Journal of Physical Chemistry B, Vol.118, No.12, 3461-3468, 2014
Chain-Length-Dependent Autocatalytic Hydrolysis of Fatty Acid Anhydrides in Polyethylene Glycol
Autocatalytic hydrolysis of fatty acid anhydrides induced by the spontaneously formed vesicles has been studied for years. However, whether the reaction autocatalyzed by vesicles formed in diluted solutions applies also to macromolecular crowded conditions remains unknown. The aim of this study is to characterize hydrolysis behavior of fatty acid anhydrides and formation of vesicles in crowded media. Inert macromolecular crowding agents such as polyethylene glycol (PEG) and Dextran were used to probe the impact of external crowding on the autocatalytic hydrolysis of fatty acid anhydrides with varied hydrophobic chain length.
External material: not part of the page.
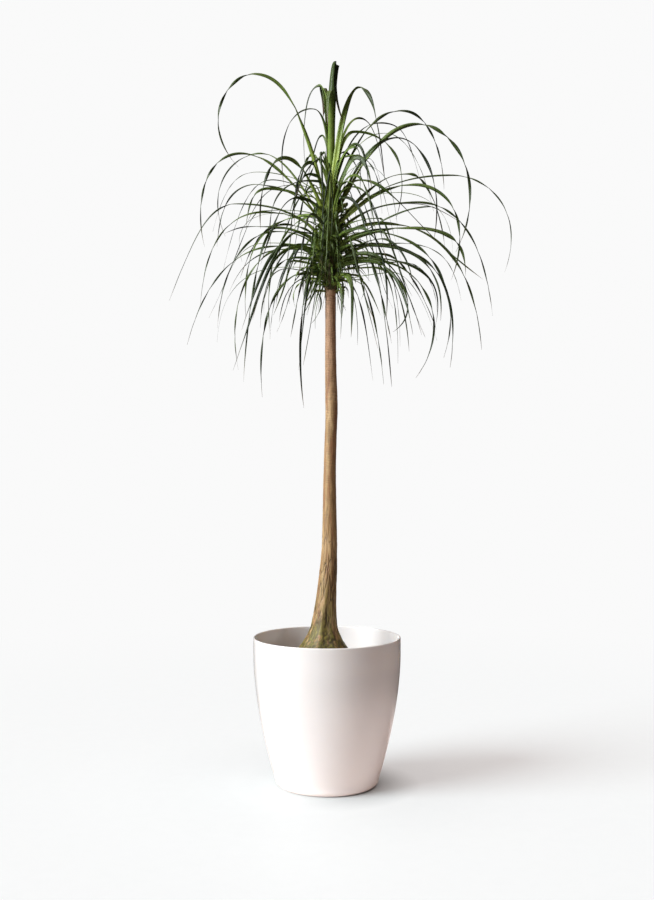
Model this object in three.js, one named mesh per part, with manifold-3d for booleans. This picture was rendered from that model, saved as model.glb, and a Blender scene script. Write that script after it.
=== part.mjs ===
// A ponytail palm in a glossy tapered pot, in millimetres, +Z up and -Y towards the viewer.
// The origin is the centre of the pot's underside, on the floor.
import * as THREE from 'three';
import { mergeVertices } from 'three/addons/utils/BufferGeometryUtils.js';
import Module from 'manifold-3d';

// Pot
const POT_HEIGHT = 350;
const POT_RIM_RADIUS = 175;
const POT_FOOT_RADIUS = 118;
const POT_WALL = 4;
const POT_FLOOR = 7;
const POT_FOOT_ROUND = 15;
const POT_STRAIGHT_FROM = 310;
const POT_TAPER_POWER = 1.75;
const POT_SIDES = 40;

// Soil and stem
const GAP = 0.3;
const SOIL_LEVEL = 285;
const SOIL_WAVE = 2.5;
const STEM_TOP = 1158;
const STEM_SIDES = 28;
const STEM_FOOT_X = -9;
const STEM_WAIST_X = 6.3;
const STEM_TOP_X = 8.5;
const STEM_LEAN_FROM = 285;
const STEM_LEAN_TO = 605;
const STEM_UPPER_FROM = 700;
const STEM_UPPER_TO = 880;
const STEM_BOW = 2.2;
const STEM_BOW_AT = 895;
const STEM_BOW_SPAN = 75;
const FURROW_DEPTH = 0.07;
const FURROWS_FROM = 292;
const FURROWS_TO = 640;

// Leaf head
const CORE_TOP = 1405;
const CORE_SIDES = 10;
const LONG_LEAF_RINGS = 11;
const FILL_LEAF_RINGS = 9;
const LEAF_THICKNESS = 1.2;
const LINE_STEPS = 30;
const CLIMB_SHARE = 0.45;
const OVER_SHARE = 0.6;
const HANG_SHARE = 0.55;
const LEAF_KEEL = 0.12;
const LEAF_TIP_WIDTH = 1.6;
const BEND_WEIGHT = 110;
const BASE_TURN = 0.08;
const TWIST_POWER = 1.8;
const BASE_FLARE = 0.32;
const GOLDEN_SHARE = 0.618034;
const FILL_LEAVES = 38;
const FILL_SPREAD = 54;
const FILL_ROOT_FROM = 1174;
const FILL_ROOT_TO = 1354;
const FILL_RISE_FROM = 32;
const FILL_RISE_GAIN = 178;
const FILL_CREST_REACH = 45;
const FILL_CREST_SWELL = 90;
const FILL_TIP_REACH = 45;
const FILL_TIP_SWELL = 120;
const FILL_DROP = 120;
const FILL_DROP_SWELL = 170;
const FILL_LEAST_DROP = 40;
const TRUNK_CLEARANCE = 70;
const SEED = 7;

const wasm = await Module();
wasm.setup();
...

Under stringent conditions of crowding, hydrolysis rates of octanoic anhydride, nonanoic anhydride, and decanoic anhydride were found to decrease, but the rates of lauric anhydride and oleic anhydride increased. These results suggest that the effect of the crowding agent on the hydrolysis of fatty acid anhydrides was chain-length-dependent. Characterization of the size and polydispersity of vesicles formed from hydrolyzed fatty acid anhydrides in crowding revealed that long-chain fatty acids formed monodisperse vesicles easier at lower concentrations of PEG. Measurement of the critical aggregation concentration of ionized fatty acid in the presence of PEG showed that crowding media promoted vesicle formation from long-chain fatty acids but inhibited those from fatty acids with fewer carbon atoms. Further investigation of the diffusion property of ionized fatty acids in crowding agents suggested that PEG might create more hydrophobic areas for long-chain fatty acids anhydrides, which subsequently promoted the unreacted anhydride in the aqueous phase to be solubilized in the formed vesicles. This research provides information for understanding the autocatalytic reaction accompanied by self-producing aggregates and the behavior of fatty acids in crowding media.